お産って、身体を使う楽しさだったり、厳しさだったり、すごく個人的な体験になります。人生にもインパクトがあるけれど、結局は自分なんですよね。お母さん一人ひとりが自分の身体と向き合う必要があって、助産師はそれを助ける仕事なんだと思います。

 

わたしの場合、助産師の現場は体力的に難しい面もあるのですが、本当は求められればどんな仕事でもしたいです。働けるってすてきですよね!

 

──では、プライベートでやりたいことがあれば教えてください。

 

子育てを楽しみたいですね。あとはわたし自身、体調を崩しやすいのもあって、毎日をご機嫌に過ごすことがいかに難しいかをイヤと言うほど実感してきたので、とにかく「寝て食べる!そして動く!」ことを続けていきたいです。

 

mikisan-006

 

──ご自身のこれまでを振り返って、ほかに気づいたことがあれば教えてください。

 

同じことに興味を持つ人は、同じところに集まるなと思っています。

 

たとえば大学時代はエイズ予防啓発のNPO法人で活動していたのですが、その学会にお呼びした講師の先生が、助産師学校でお世話になった先生だったことがありました。そのほか、興味があることをグーッと見ていくと、会いたいと思う人と会えることが多いみたいです。

 

それと、こどもの頃は、できないことに対して「できな〜い!」と落ち込んだりもしましたが、大人になってもできないことがあることを発見しました。

 

──たとえば?

 

引き出しを開けたら閉めるとか(笑)。でも、「できないことはできない」って認識していれば、自分一人で解決しなくても助けてくれる人がいることもわかりました。

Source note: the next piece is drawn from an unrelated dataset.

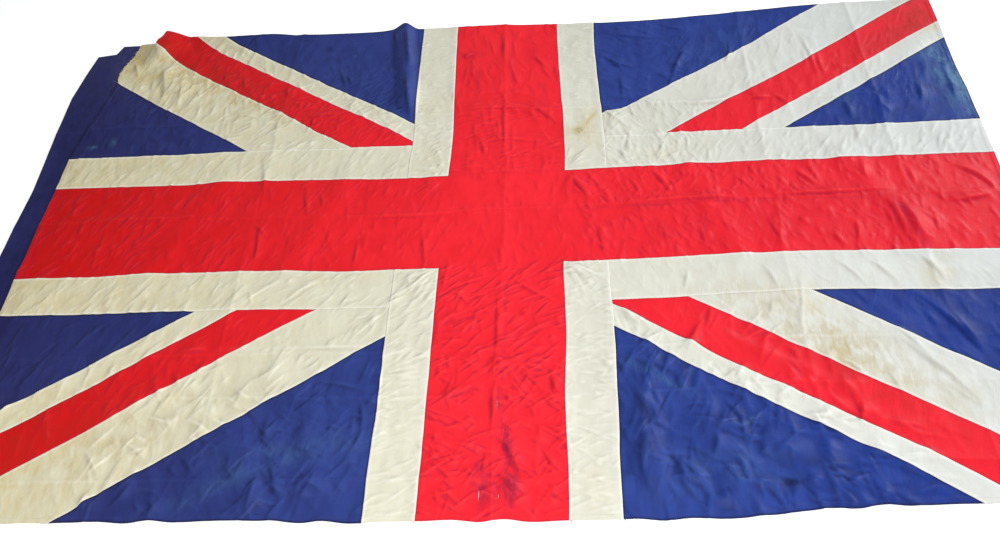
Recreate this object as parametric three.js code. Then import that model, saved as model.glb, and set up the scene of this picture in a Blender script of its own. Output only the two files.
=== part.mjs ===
// A sewn Union Flag seen from its reverse, laid nearly flat after years of being kept folded.
// Every cloth is its own closed solid. Millimetres, +Z up, origin under the middle of the flag.

import * as THREE from 'three';

// ---- driving dimensions ----

const FLAG_HEIGHT = 1371.6; // hem to hem, 54 inches
const UNIT = FLAG_HEIGHT / 30; // the pattern is laid out in thirtieths of the height
const CLOTH = 1.2; // thickness of one cloth, mm
const SEAM_GAP = 0.4; // clear width left along every seam, mm
const MESH_STEP = 1.25; // size of one facet, in units

// The pattern, in units from the middle of the cross (u to the right, v to the far edge).
const RED_HALF = 2.93;
const WHITE_HALF_U = 5.03;
const WHITE_HALF_V = 5.16;
const TOP_HEM = 14.8;
const BOTTOM_HEM = -15.2;
const FLY_END = 23.75;
const HOIST_END = -24;
const SLOPE = 0.66; // rise of the diagonals

// Where each quarter's four diagonal seams cross v = 0, counted outwards from the end triangle.
const DIAGONAL_SEAMS = {
  tl: [-4.05, -0.3, 2.15, 3.4],
  tr: [-4.2, -2.8, -0.3, 3.05],
  bl: [-4.25, -2.9, -0.45, 3.4],
  br: [-3.95, -0.4, 2.05, 3.2],
};
const QUARTER_SIGNS = { tl: [-1, 1], tr: [1, 1], bl: [-1, -1], br: [1, -1] };

// The worn left end: it slants in towards the top corner. There the broad white stands out, raw,
// with its tip cut off, and the red beside it is torn back. Each line keeps what is on its right.
const HOIST_SLANT = { from: [-24, 5.3], to: [-22.6, 14.8] };
const WHITE_RAW_END = { from: [-23.35, 12.04], to: [-22.62, 14.21] };
const WHITE_RAW_TIP = { from: [-22.62, 14.21], to: [-21.44, 13.83] };
const RED_RAW_END = { from: [-21.46, 13.83], to: [-21.12, 14.8] };

// The heading strip, from its outer edge round to the edge that is hidden under the flag.
const HEADING_OUTLINE = [
  [-23.1, -15.2], [-23.1, 5.3], [-22.3, 14.25], [-23.8, 14.45], [-24.05, 13.85],
  [-25.15, 13.78], [-25.68, 10.2], [-25.35, 3], [-25.6, -15.2],
];
const LAP_RISE = 2; // the flag's end lies this far up, on the heading, mm
const LAP_FLAT = 1.9; // units from the end that stay at that height
const LAP_RAMP = 1.3; // units over which it comes down to the floor

// Old fold lines, where the cloth stands up a little along a straight line.
const CREASE_HEIGHT = 4;
const CREASE_WIDTH = 1.25;
const CREASES_ALONG = [-13.5, -9.8, -7.6, 0.5, 7.4]; // lines of constant v
const CREASES_ACROSS = [-12.5, 0, 13, 19.2]; // lines of constant u

// Soft folds: from and to in units, half width in units, height in mm.
const FOLDS = [
  { from: [-6.45, 17.5], to: [-5.2, 6.6], width: 0.8, height: 15 }, // pleat at the top hem
  { from: [-22.2, 16.2], to: [-20.2, 12.8], width: 1.9, height: 22 }, // curl of the top corner
  { from: [-20.5, 15.6], to: [-12.5, 15.4], width: 2.2, height: 12 }, // lifted hem beside it
  { from: [-21, 12.6], to: [-18.2, 9.6], width: 1.1, height: 5 },
  { from: [-14, 4.8], to: [-17.8, -4.6], width: 1.2, height: 4 },
  { from: [-7.5, 4.6], to: [-10.8, -4.2], width: 1.1, height: 4 },
  { from: [-11.8, -10.4], to: [-9.2, -15], width: 1.2, height: 7 },
  { from: [-8.2, -9.4], to: [-6.7, -14.6], width: 1, height: 5 },
  { from: [5.7, -8.8], to: [6.5, -14.8], width: 1, height: 9 },
  { from: [8.1, -10.2], to: [9.8, -15], width: 1.1, height: 8 },
  { from: [10.6, -11.4], to: [13.4, -15], width: 1.1, height: 6 },
  { from: [8.5, 4.8], to: [11.4, -4.4], width: 1.1, height: 4 },
  { from: [16, 5], to: [19.8, -3.6], width: 1.2, height: 4 },
];
const FOLD_TAPER = 0.25; // part of a fold's length over which each end dies away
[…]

助けてもらうには、「一日の最後に見まわしてみよう」とか「必要なときに、できないことについて周囲の人に伝えよう」とか自分でまず、やってみることを大切にしています。

今好きなことは、好きでいていいって思います。将来のことを考えて何かをあきらめるよりも、そのときに好きなものを大事にしてもいいのかなって。

 

mikisan-055

夫でイラストレーター・絵本作家の中垣ゆたかさん、お子さんと中垣さんの個展会場で。

 

mikisan-051

 

──たしかに、かよこさんが今まで好きでやってきたことは全部役に立っていますね。

 

どんなことでもやらなきゃわからないなあって思います。

60歳くらいに全部つながればいいかなと。

 

──大局を見る人なんですね! まだ30歳になったばかりなのに、60歳なんて!

 

わたし、早くおばあちゃんになりたいんですよ(笑)。

60歳って、ゆっくり物事を見られる年齢なのかなって思うんです。

 

mikisan-043

育児中の今は、在宅でできるデザインの仕事を無理のないペースで行っているそう。中垣ゆたかさんのオフィシャルグッズ(写真)、友人で占星術師ほともこさんの名刺、カードなどを作っている。

 

mikisan-063

 

撮影:モギヨシコ インタビュアー:田畑千絵 文・編集:たかなしまき

 

 

Profile

みきかよこ

助産師。1985年東京都出身。2007年、慶應義塾大学看護医療学部卒業。翌年、東ヶ丘看護助産学校にて助産師の資格を取得後、修了。その後は、国立成育医療研究センター(東京都世田谷区)の産科病棟に助産師として約2年間勤務。退職後はツアーコンダクターとして半年間勤務した後、2015年2月に長女出産。現在は、占星術師ほともこさんと活動しているワークショップ「おっぱいと星」ほか、夫であるパンクイラストレーター・絵本作家、中垣ゆたかさんの個展ポスターデザインなどを行う。看護師、保健師の資格ももつ。